Justice Jackson Really Does Not Like Munsingwear Vacatur

Last week, when the Supreme Court dismissed Acheson Hotels v. Laufer on mootness grounds, Justice Jackson wrote separately to note her objection to the Court’s established practice under United States v. Munsingwear of vacating the decision below when a case has been rendered moot due to the unilateral action of the prevailing party. In Acheson Hotel, the plaintiff had prevailed in the U.S. Court of Appeals for the First Circuit, but then voluntary dismissed her claims after the Court granted certiorari (and her lawyer ended up in a bit of trouble).

Justice Jackson only concurred in the judgment. While she agreed that Acheson Hotels had become moot,  she wrote separately to note her objection to granting Munsingwear vacatur as a matter of course. While acknowledging that this is the Court’s “estalibhsed practice,” Justice Jackson argued that “when mootness ends an appeal, the question of what to do with the lower court’s judgment, if anything, raises a separate issue that must be addressed separately.” Instead of vacating the lower court judgement automatically once the case is rendered moot, Justice Jackson suggested, there should be some showing that vacatur is equitable in the given case.

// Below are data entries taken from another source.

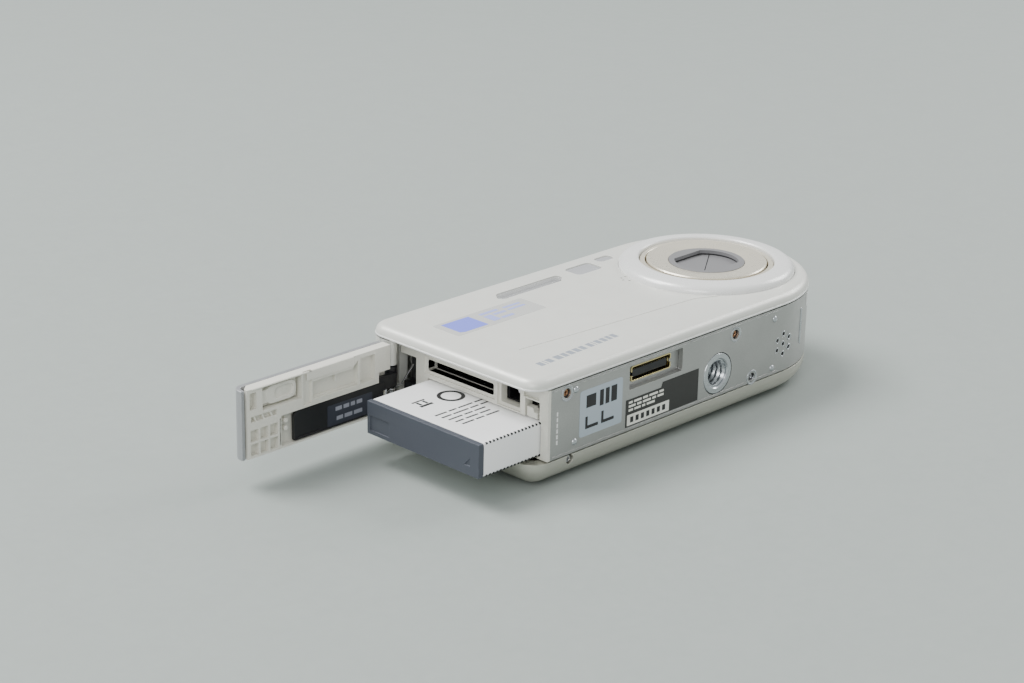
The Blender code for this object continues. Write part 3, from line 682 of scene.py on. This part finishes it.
def make_connector():
    x, y, z = CONNECTOR_X, CONNECTOR_Y, CONNECTOR_Z
    shell = side_slab(rounded(x, z, 0.5, 5), y)
    hollow = side_slab(rounded(grown(x, -0.3), grown(z, -0.3), 0.3, 5), (-27, -20.4))
    ends = ((x[0] - 1, x[0] + 0.7), (x[1] - 0.7, x[1] + 1))
    notches = joined([box(end, (-26, -24.2), grown(z, -1.4)) for end in ends])
    piece("connector_frame", shell, GOLD, stands_for=["connector_shell"], cuts=[hollow, notches], bevel=0.06)
    core = side_slab(rounded(grown(x, -0.9), (z[0] + 0.75, z[1] - 1.1), 0.2, 3), (-24.5, -20.5))
    piece("connector_tongue", core, BLACK, stands_for=["connector_core"], bevel=0.08)
    pins = []
    for index in range(17):
        start = x[0] + 1.5 + 0.62 * index
        pins.append(box((start, start + 0.25), (-24.3, -20.6), (z[1] - 1.12, z[1] - 1.02)))
    piece("connector_pins", joined(pins), GOLD, bevel=0)
    well = side_slab(rounded(RECESS_X, RECESS_Z, 0.4), (-24.45, -24.2))
    opening = side_slab(rounded(grown(x, 0.05), grown(z, 0.05), 0.5, 5), (-25, -24))
    piece("connector_well", well, PLATE, cuts=[opening], bevel=0)


def on_underside(name, x, z, finish, slot, layer=0, radius=0.3):
    low = PLATE_Y - 0.05 - 0.03 * layer
    outline = rounded(x, z, radius, 3)
    piece(name, side_slab(outline, (low, PLATE_Y + 0.02)), finish, slot=slot, bevel=0)


def bars_on_underside(name, rows, finish, layer):
    low = PLATE_Y - 0.05 - 0.03 * layer
    shapes = [box(x, (low, PLATE_Y + 0.01), z) for x, z in rows]
    piece(name, joined(shapes), finish, slot="black_plastic", bevel=0)


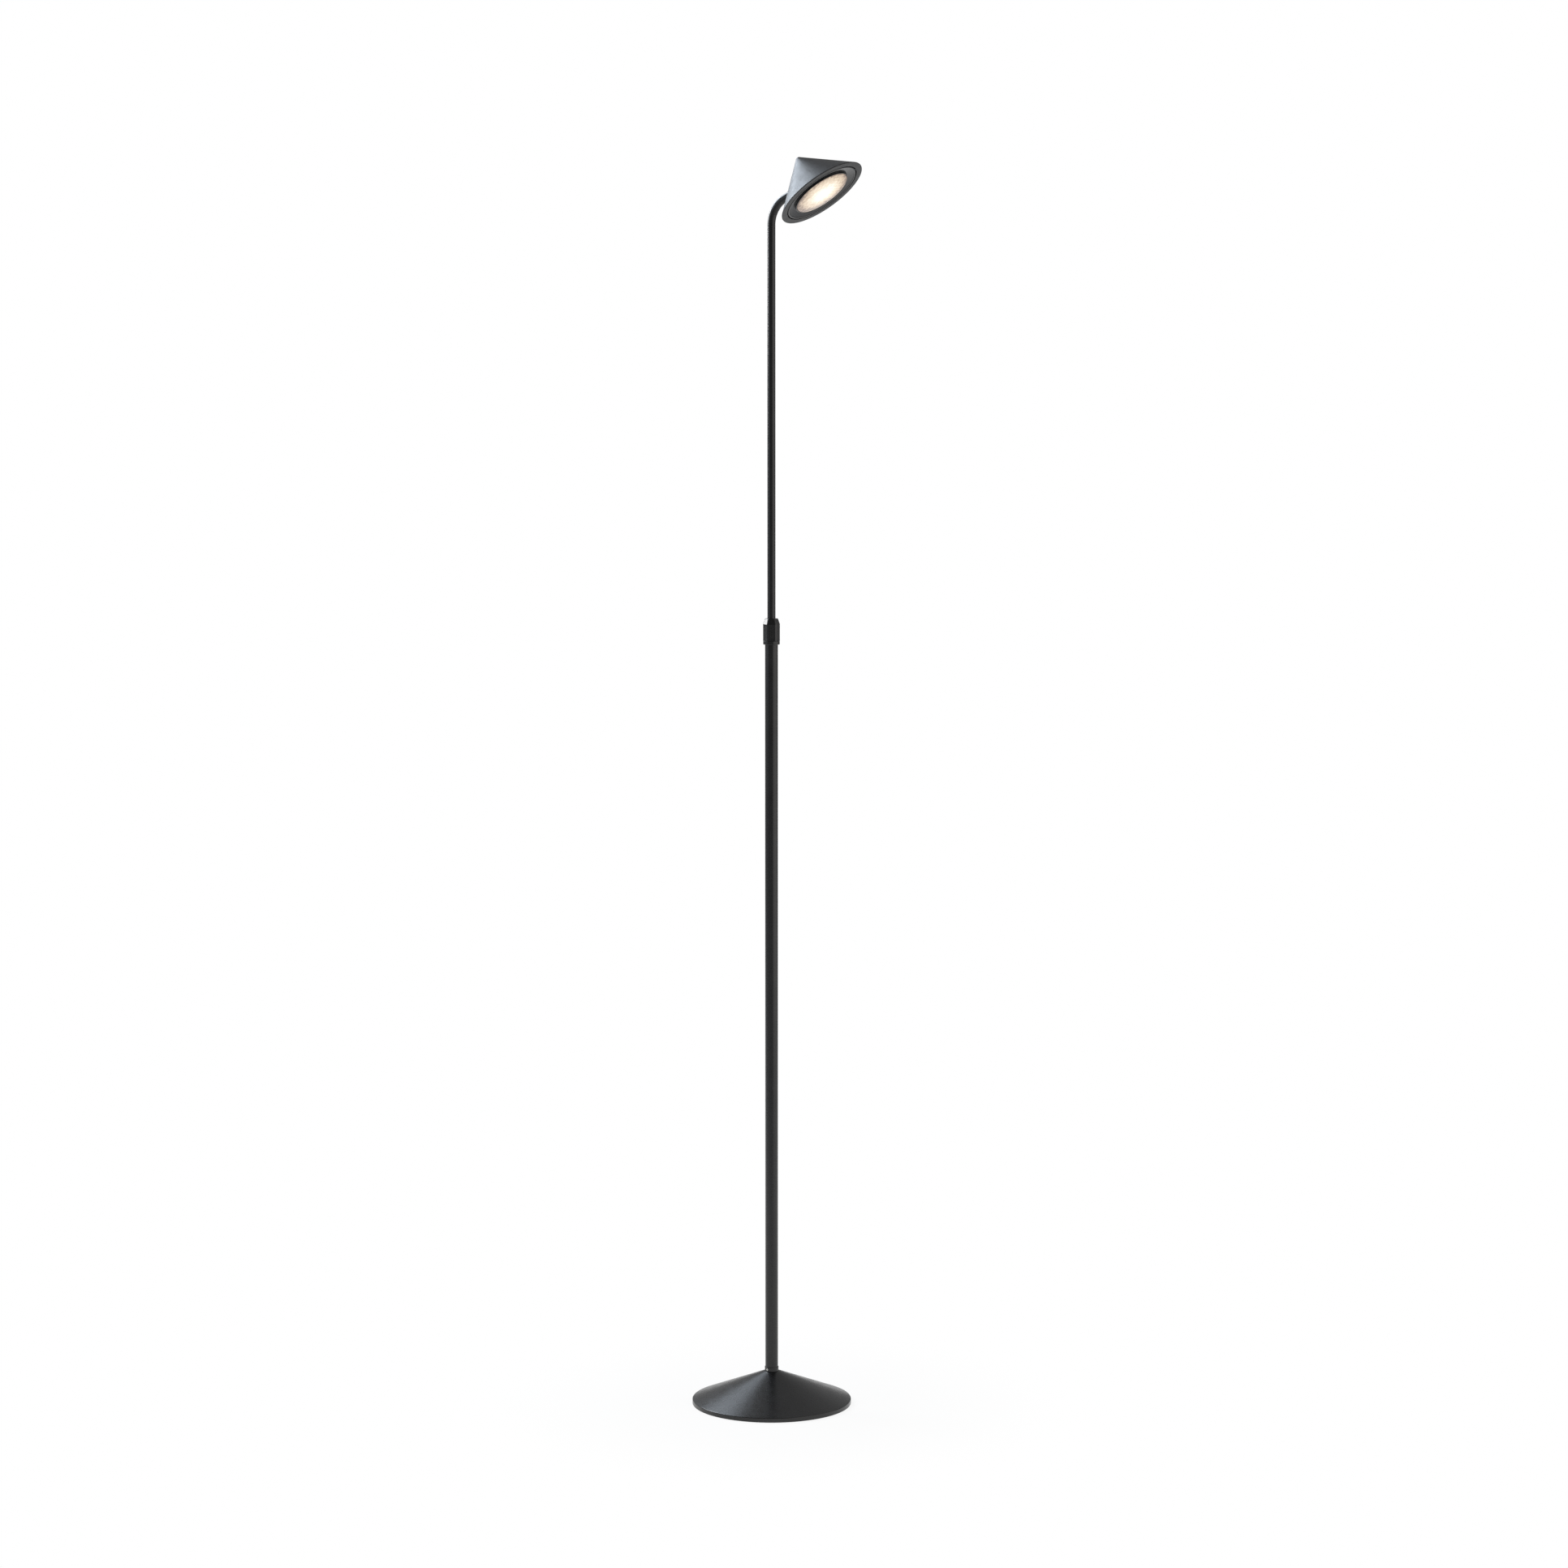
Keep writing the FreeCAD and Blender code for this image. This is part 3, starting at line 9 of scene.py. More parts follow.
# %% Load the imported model
import json
import math
import bmesh
import bpy
import numpy as np
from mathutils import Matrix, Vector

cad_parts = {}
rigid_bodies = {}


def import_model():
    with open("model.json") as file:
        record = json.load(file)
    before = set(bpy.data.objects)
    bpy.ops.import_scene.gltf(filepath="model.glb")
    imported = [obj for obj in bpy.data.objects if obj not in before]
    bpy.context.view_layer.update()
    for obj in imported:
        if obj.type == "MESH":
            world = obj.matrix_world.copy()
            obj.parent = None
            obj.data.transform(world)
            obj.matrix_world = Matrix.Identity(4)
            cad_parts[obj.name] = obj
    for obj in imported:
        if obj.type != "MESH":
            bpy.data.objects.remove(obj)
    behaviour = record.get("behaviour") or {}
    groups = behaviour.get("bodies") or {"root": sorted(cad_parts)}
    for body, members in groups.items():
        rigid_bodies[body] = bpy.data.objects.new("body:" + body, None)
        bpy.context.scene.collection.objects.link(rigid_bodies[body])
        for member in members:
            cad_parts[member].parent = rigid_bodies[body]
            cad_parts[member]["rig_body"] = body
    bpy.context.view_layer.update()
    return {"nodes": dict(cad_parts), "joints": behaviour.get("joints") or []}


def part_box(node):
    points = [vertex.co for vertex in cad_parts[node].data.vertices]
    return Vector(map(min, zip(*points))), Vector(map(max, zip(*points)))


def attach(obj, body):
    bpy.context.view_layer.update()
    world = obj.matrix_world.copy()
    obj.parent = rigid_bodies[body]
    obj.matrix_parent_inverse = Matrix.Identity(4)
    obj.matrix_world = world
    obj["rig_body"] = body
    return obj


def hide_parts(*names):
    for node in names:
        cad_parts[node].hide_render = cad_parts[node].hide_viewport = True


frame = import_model()
nodes = frame["nodes"]
MM = 0.001

# %% [markdown]
# ## Surfaces on a grid
# A turned part is one outline carried round an axis, and a bent tube is the same thing carried
# along a bent axis.  Both are grids: one direction runs round the axis, the other along the
# outline.  So one helper joins the neighbours of a grid with faces, and every piece only has to say
# where its points are.  Working on whole arrays keeps this quick, and the faces all point outward
# if the outline runs anticlockwise.


# %% A piece from a grid of points
def grid_faces(rows, columns, join_columns):
    """Four cornered faces between neighbours.  Rows close on themselves, columns only on request."""
    index = np.arange(rows * columns).reshape(rows, columns)
    index = np.vstack([index, index[:1]])
    if join_columns:
        index = np.hstack([index, index[:, :1]])
    corners = [index[:-1, :-1], index[1:, :-1], index[1:, 1:], index[:-1, 1:]]
    return np.stack(corners, axis=-1).reshape(-1, 4)


def grid_mesh(name, points, join_columns=True):
    """A smooth mesh from an array of rows, columns and places, welded where points coincide."""
    mesh = bpy.data.meshes.new(name)
    faces = grid_faces(points.shape[0], points.shape[1], join_columns)
    mesh.from_pydata(points.reshape(-1, 3).tolist(), [], faces.tolist())
    work = bmesh.new()
    work.from_mesh(mesh)
    bmesh.ops.remove_doubles(work, verts=work.verts, dist=0.0005 * MM)
    work.to_mesh(mesh)
    work.free()
    mesh.polygons.foreach_set("use_smooth", np.ones(len(mesh.polygons), dtype=bool))
    mesh.update()
    return mesh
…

On today’s orders list, the Supreme Court GVR’d (granted, vacated and remanded) three separate cases in which lower court injunctions had been rendered moot. Justice Jackson concurred separately on each order to repeat her objectrion to automatic vacatur. Thus, in Payne v. Biden, Justice Jackson noted:

Although I would require that the party seeking vacatur establish equitable entitlement to that remedy, I accede to vacatur here based on the Court’s established practice when the mootness occurs through the unilateral action of the party that prevailed in the lower court. See Acheson Hotels, LLC v. Laufer, 601 U. S. ___ (2023) (Jackson, J., concurring in the judgment).

A similar, though shorter, concurrence also accompanied the orders in Biden v. Feds for Medical Freedom and Kendall v. Doster.